====== MATERIAL FOR THIS EXERCISE ======

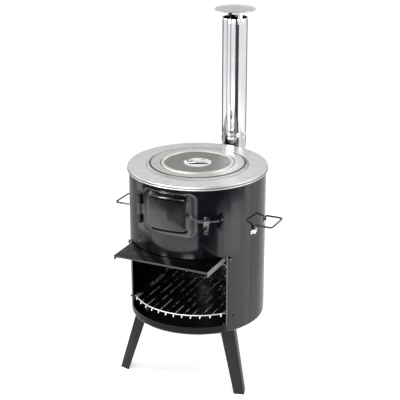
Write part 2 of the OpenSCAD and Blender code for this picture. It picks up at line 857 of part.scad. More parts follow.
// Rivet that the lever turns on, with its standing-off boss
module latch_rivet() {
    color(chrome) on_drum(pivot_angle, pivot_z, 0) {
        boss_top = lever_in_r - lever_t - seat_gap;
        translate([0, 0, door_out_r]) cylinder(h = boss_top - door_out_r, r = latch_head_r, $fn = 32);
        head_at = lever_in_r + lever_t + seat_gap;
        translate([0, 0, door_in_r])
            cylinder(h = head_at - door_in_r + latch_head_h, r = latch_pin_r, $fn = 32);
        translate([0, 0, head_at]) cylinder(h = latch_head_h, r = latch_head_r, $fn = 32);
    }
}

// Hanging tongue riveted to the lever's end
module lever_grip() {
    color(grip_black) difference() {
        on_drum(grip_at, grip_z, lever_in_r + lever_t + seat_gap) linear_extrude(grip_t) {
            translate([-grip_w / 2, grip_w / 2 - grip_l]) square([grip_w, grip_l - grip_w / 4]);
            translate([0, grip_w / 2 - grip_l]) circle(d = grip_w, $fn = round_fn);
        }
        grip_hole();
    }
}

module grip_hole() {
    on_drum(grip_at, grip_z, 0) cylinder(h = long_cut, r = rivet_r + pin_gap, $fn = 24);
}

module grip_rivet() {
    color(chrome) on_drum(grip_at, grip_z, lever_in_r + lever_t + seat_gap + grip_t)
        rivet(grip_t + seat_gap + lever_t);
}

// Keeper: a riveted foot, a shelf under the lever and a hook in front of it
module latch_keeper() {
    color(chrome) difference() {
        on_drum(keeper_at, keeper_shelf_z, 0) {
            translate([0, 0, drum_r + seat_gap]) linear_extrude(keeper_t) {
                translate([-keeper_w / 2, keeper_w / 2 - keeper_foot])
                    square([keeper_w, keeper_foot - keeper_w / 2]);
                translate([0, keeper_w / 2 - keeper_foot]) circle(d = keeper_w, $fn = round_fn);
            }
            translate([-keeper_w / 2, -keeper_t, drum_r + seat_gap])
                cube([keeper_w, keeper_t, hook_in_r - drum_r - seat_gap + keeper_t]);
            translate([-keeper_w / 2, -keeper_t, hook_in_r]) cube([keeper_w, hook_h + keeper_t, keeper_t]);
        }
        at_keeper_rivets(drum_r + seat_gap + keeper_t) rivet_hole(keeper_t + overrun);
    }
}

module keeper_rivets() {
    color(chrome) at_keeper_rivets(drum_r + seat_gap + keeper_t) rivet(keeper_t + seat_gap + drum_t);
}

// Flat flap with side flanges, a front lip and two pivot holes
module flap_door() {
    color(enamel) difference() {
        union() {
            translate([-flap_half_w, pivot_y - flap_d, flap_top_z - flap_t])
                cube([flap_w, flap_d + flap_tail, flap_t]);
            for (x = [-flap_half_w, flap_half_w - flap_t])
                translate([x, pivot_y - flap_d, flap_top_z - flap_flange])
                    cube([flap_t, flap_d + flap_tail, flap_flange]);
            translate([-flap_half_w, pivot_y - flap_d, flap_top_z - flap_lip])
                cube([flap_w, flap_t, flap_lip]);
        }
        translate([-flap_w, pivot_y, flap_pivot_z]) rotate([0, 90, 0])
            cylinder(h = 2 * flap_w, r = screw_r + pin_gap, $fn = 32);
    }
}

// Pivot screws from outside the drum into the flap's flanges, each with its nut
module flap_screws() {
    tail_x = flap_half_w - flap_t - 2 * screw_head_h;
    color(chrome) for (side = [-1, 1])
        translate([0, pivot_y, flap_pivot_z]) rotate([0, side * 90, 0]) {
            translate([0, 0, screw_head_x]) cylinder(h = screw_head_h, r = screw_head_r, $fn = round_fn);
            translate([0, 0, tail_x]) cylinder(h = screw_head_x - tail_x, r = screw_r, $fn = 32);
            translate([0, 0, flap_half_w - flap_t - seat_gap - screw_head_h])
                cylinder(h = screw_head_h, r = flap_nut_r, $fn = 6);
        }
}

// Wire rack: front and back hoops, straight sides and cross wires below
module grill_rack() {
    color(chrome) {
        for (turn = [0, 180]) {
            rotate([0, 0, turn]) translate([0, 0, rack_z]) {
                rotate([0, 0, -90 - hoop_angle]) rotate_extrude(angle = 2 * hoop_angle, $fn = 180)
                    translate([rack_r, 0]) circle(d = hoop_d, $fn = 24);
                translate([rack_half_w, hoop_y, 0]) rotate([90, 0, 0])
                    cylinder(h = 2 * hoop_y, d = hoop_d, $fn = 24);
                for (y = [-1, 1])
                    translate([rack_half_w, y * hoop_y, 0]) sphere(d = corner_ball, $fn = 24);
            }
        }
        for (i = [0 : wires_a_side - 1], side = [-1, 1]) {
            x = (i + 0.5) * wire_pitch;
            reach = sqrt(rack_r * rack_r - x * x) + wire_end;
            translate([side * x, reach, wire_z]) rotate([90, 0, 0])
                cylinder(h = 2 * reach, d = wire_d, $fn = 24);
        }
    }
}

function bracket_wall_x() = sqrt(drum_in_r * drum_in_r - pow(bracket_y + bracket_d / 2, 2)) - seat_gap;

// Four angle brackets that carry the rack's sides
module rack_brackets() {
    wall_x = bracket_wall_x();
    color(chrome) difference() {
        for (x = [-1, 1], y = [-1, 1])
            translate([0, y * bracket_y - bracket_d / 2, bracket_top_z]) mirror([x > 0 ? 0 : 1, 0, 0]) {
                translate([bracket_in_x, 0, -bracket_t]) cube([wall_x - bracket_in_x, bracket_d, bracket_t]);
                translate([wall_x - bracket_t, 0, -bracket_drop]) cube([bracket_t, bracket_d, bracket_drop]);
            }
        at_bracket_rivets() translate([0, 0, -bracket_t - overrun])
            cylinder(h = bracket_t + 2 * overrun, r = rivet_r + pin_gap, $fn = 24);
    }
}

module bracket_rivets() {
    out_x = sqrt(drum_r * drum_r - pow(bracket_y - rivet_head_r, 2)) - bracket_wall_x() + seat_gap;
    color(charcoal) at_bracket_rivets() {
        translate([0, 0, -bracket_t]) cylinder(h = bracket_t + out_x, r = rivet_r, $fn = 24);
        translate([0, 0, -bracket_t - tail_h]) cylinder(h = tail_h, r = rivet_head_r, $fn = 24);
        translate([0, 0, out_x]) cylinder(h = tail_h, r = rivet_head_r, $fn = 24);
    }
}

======
====== MATERIAL FOR THIS EXERCISE ======

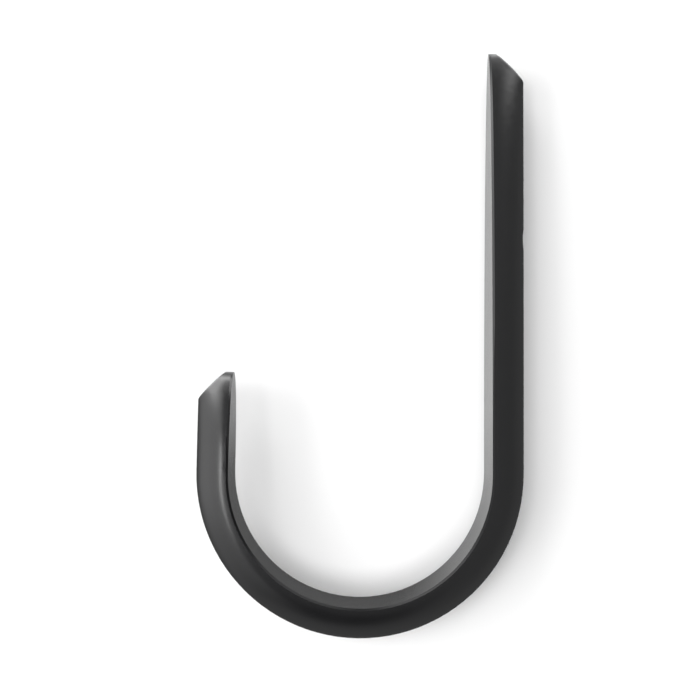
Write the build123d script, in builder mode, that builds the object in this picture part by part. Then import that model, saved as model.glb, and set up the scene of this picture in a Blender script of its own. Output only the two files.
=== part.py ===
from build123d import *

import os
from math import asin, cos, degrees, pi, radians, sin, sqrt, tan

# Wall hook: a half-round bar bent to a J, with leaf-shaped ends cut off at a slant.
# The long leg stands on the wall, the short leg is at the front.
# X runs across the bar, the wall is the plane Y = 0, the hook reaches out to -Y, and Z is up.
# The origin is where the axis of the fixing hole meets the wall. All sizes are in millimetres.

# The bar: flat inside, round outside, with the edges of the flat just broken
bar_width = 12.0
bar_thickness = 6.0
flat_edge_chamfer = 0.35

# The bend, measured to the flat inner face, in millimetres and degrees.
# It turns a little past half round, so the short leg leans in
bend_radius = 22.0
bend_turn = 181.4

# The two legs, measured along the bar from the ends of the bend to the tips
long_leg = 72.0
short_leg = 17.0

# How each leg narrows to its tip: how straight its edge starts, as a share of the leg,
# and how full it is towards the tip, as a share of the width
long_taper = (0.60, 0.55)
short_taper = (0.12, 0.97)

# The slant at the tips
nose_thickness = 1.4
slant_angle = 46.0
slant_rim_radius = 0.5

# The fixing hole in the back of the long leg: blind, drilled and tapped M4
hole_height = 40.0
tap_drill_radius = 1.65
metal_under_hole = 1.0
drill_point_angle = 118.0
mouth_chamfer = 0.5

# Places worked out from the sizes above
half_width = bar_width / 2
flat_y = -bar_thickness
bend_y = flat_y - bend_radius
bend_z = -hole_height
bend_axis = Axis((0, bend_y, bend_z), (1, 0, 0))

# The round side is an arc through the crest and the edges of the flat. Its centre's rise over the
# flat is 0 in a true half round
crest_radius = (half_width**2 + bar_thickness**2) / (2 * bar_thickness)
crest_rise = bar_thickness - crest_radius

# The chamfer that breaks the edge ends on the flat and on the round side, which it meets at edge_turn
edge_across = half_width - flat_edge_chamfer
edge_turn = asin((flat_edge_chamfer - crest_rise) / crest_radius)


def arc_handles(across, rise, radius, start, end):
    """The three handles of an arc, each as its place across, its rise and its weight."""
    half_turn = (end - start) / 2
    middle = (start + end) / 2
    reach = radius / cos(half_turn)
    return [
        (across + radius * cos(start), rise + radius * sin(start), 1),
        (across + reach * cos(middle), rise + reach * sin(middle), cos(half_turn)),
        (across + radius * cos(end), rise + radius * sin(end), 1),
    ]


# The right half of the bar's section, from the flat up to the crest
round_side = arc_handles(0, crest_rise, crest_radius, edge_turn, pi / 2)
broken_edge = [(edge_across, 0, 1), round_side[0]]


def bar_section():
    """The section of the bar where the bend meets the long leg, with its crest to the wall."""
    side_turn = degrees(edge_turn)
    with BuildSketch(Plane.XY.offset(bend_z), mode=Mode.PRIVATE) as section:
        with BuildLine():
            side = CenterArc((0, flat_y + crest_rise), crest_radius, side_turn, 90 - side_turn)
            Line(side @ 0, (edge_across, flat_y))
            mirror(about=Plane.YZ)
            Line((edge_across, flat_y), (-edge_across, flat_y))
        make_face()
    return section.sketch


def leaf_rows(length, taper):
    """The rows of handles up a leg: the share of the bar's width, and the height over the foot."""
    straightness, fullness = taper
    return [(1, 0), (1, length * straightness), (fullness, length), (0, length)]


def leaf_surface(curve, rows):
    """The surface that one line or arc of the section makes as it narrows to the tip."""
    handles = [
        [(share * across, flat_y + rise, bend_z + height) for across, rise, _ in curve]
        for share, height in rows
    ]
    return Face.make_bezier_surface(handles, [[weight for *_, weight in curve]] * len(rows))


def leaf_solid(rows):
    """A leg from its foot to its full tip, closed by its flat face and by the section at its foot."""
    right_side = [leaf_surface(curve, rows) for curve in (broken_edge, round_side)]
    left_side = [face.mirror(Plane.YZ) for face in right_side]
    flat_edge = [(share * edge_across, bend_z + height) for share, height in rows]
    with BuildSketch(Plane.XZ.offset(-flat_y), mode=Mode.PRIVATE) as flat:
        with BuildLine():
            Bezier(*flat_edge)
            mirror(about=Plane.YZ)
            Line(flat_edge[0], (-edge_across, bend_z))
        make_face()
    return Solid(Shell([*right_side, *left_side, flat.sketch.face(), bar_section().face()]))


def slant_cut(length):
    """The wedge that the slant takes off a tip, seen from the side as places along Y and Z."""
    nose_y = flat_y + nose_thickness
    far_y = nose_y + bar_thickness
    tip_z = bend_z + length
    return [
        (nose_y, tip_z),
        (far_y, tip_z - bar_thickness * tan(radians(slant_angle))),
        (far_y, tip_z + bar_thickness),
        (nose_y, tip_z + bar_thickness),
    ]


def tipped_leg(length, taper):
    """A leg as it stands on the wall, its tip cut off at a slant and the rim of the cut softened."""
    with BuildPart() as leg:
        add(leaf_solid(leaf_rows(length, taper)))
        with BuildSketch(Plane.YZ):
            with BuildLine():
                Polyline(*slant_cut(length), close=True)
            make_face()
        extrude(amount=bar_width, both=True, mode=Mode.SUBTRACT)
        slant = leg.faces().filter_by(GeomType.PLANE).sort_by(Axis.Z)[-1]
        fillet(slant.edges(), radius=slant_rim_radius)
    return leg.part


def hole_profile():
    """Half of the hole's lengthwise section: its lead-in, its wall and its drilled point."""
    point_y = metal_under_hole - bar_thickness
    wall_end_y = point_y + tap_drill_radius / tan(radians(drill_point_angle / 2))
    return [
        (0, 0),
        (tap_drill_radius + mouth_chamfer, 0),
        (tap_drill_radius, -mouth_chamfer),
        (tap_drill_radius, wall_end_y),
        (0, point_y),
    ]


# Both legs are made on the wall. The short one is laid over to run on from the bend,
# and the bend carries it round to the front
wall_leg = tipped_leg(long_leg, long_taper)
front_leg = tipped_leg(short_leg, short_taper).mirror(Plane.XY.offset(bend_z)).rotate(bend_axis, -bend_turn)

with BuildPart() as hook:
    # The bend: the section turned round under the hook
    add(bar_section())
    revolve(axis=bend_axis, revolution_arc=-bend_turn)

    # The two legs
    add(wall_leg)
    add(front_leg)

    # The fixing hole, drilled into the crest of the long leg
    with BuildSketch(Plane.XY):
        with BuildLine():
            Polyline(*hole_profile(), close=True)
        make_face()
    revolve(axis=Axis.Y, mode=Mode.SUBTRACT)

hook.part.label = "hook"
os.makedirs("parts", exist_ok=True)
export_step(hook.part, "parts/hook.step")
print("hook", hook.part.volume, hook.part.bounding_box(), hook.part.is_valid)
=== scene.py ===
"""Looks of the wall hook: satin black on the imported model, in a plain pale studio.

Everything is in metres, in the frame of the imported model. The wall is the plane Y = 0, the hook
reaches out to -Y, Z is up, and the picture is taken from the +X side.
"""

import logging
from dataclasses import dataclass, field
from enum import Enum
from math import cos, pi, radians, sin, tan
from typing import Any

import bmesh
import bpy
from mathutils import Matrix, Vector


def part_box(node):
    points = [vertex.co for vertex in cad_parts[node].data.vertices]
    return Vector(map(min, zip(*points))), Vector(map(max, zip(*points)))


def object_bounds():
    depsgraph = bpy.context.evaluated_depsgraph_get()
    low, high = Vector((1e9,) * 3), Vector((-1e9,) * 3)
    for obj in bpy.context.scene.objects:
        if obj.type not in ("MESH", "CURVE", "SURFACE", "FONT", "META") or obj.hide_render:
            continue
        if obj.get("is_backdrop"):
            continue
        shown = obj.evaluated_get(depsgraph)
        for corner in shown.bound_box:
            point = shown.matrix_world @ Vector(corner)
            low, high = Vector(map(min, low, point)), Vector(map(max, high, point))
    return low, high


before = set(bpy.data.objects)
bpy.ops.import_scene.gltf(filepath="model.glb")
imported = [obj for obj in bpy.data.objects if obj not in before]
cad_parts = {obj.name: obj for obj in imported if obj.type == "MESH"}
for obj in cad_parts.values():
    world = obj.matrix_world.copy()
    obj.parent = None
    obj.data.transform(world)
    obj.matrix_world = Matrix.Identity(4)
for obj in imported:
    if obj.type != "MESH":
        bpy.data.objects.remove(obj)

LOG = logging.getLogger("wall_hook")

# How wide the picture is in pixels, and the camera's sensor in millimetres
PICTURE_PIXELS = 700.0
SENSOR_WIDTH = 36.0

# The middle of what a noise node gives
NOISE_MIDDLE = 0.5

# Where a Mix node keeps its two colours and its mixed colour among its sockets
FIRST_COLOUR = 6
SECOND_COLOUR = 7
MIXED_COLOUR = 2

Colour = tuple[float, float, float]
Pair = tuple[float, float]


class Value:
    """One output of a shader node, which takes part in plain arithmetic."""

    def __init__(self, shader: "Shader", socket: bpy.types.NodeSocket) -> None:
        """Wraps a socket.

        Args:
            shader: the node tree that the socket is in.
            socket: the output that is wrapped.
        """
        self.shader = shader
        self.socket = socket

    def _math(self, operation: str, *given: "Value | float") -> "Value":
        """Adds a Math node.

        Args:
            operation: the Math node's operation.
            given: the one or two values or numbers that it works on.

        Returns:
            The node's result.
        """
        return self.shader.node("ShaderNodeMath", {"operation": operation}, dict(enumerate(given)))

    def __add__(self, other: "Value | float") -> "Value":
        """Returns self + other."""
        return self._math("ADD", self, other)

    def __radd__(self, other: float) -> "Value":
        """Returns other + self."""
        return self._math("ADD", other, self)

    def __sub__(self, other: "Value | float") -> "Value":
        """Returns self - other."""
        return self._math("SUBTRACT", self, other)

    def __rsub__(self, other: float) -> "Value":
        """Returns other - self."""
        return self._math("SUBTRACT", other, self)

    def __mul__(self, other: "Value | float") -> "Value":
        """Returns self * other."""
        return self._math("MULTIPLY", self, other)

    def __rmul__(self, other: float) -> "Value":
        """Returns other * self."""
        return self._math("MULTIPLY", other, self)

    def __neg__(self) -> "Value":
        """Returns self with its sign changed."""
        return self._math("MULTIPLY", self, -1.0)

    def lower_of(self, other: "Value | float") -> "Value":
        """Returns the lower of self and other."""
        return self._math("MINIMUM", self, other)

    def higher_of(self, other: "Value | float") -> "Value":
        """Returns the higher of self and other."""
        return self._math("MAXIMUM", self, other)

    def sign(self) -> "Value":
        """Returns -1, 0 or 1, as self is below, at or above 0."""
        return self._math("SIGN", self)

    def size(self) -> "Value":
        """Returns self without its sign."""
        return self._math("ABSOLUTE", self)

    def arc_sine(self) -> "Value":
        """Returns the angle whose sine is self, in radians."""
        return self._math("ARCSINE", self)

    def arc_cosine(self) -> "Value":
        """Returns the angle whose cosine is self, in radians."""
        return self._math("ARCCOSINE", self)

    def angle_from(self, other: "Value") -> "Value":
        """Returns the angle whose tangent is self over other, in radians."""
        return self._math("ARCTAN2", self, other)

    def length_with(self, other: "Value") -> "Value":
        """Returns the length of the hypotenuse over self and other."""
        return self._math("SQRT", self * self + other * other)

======
====== MATERIAL FOR THIS EXERCISE ======

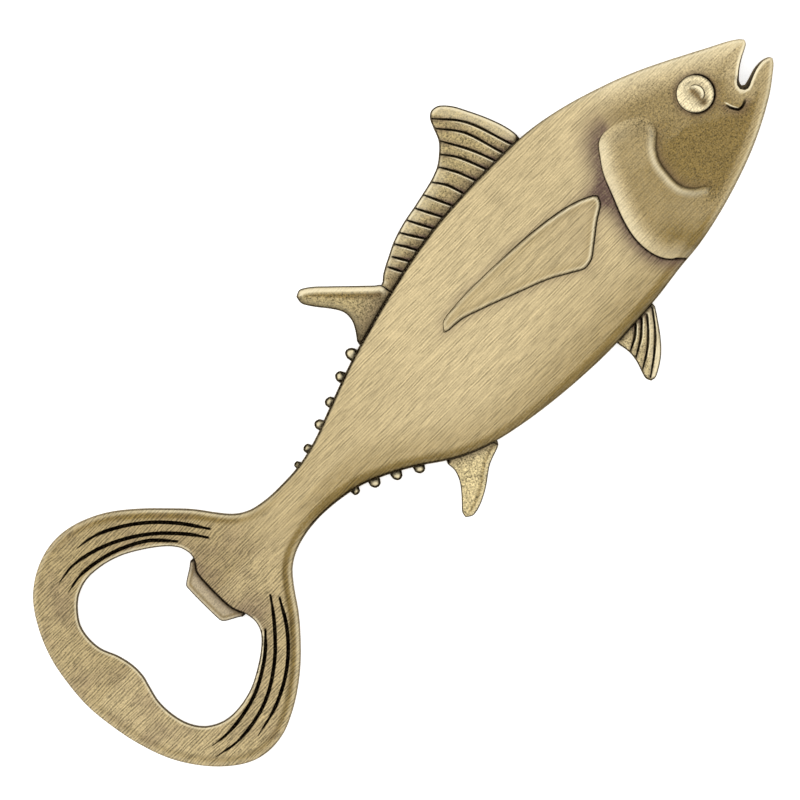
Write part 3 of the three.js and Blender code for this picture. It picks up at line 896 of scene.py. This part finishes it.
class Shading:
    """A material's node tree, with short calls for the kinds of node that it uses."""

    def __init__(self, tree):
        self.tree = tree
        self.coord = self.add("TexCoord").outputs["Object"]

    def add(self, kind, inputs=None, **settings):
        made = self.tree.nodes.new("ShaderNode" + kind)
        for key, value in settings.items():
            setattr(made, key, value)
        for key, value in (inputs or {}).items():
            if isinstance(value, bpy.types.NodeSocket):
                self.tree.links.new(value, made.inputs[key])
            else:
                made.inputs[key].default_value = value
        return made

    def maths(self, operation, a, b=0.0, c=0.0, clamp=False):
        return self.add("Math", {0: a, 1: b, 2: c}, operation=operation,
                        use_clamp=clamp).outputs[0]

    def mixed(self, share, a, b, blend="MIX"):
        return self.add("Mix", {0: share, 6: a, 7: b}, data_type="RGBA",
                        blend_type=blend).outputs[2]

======

§ **TASK TO CARRY OUT**
List every line above containing the word "Blender".

§ **ANSWER FOR THE TASK**
Write part 2 of the OpenSCAD and Blender code for this picture. It picks up at line 857 of part.scad. More parts follow.
Write the build123d script, in builder mode, that builds the object in this picture part by part. Then import that model, saved as model.glb, and set up the scene of this picture in a Blender script of its own. Output only the two files.
Write part 3 of the three.js and Blender code for this picture. It picks up at line 896 of scene.py. This part finishes it.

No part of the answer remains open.